## WORK TO DO:
Say how many lines include the word "finishes". Reply with nothing but the number.

....................

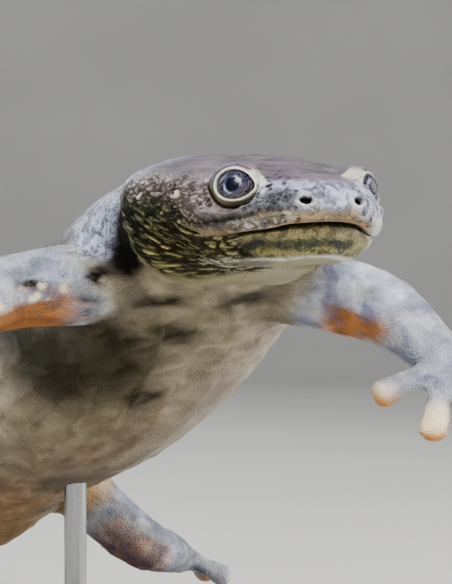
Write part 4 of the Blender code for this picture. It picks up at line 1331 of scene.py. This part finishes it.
def addStage():
    flat, curve, level, steps = (stagePlan[name] for name in ("flat", "curve", "level", "steps"))
    bm = bmesh.new()
    verts = [bm.verts.new((0, 0, level)), bm.verts.new((flat, 0, level))]
    for i in range(1, steps + 1):
        turn = math.radians(90 * i / steps)
        verts.append(bm.verts.new((flat + curve * math.sin(turn), 0, level + curve * (1 - math.cos(turn)))))
    verts.append(bm.verts.new((verts[-1].co.x, 0, curve + stagePlan["wall"])))
    edges = [bm.edges.new(pair) for pair in zip(verts, verts[1:])]
    bmesh.ops.spin(bm, geom=verts + edges, cent=(0, 0, 0), axis=(0, 0, 1), angle=2 * math.pi,
                   steps=stagePlan["sides"], use_merge=True)
    bmesh.ops.remove_doubles(bm, verts=bm.verts, dist=1e-5)
    bmesh.ops.recalc_face_normals(bm, faces=bm.faces)
    for face in bm.faces:
        face.smooth = True
    mesh = bpy.data.meshes.new("floor")
    bm.to_mesh(mesh)
    bm.free()
    floor = bpy.data.objects.new("floor", mesh)
    bpy.context.scene.collection.objects.link(floor)
    mesh.materials.append(stageMaterial())


# Name, place in metres, size, watts and colour of each lamp
lightPlan = (
    ("key", (-0.25, -0.55, 0.62), 0.42, 12.4, (1.0, 0.985, 0.96)),
    ("fill", (0.55, -0.45, 0.30), 0.6, 2.4, (0.94, 0.97, 1.0)),
    ("rim", (-0.30, 0.50, 0.50), 0.5, 4.0, (0.92, 0.95, 1.0)),
    ("low", (0.45, -0.10, 0.22), 0.35, 1.8, (1.0, 0.94, 0.86)),
)

lampTarget = (0, -0.02, 0.06)        # what they all face
roomLight = ((0.86, 0.90, 0.95, 1.0), 0.36)     # colour and strength of the light all round


def addLights():
    target = Vector(lampTarget)
    for name, place, size, power, colour in lightPlan:
        data = bpy.data.lights.new(name, "AREA")
        data.shape = "DISK"
        data.size = size
        data.energy = power
        data.color = colour
        lamp = bpy.data.objects.new(name, data)
        lamp.location = place
        lamp.rotation_euler = (target - Vector(place)).to_track_quat("-Z", "Y").to_euler()
        bpy.context.scene.collection.objects.link(lamp)
    world = bpy.data.worlds.new("studio")
    world.use_nodes = True
    background = world.node_tree.nodes["Background"]
    background.inputs[0].default_value, background.inputs[1].default_value = roomLight
    bpy.context.scene.world = world


addCamera()
addStage()
addLights()
print("camera, floor and lamps set")

skin = makeSkin()
skin.data.materials.clear()
skin.data.materials.append(skinMaterial())
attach(skin, "root")
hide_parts(*fleshNodes)

eyeFinish = eyeMaterial()
for eyeName, eyeSide in (("eye_left", 1), ("eye_right", -1)):
    eye = makeEye(eyeName, eyeSide)
    eye.data.materials.append(eyeFinish)
    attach(eye, "root")
    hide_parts(eyeName)
print("eyes made")

finishes = {"stand_base": woodMaterial(), "stand_rod_front": steelMaterial()}
finishes["stand_rod_rear"] = finishes["stand_rod_front"]
for standName, finish in finishes.items():
    for materialSlot in nodes[standName].material_slots:
        materialSlot.material = finish
print("stand finished")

....................

## REPLY:
4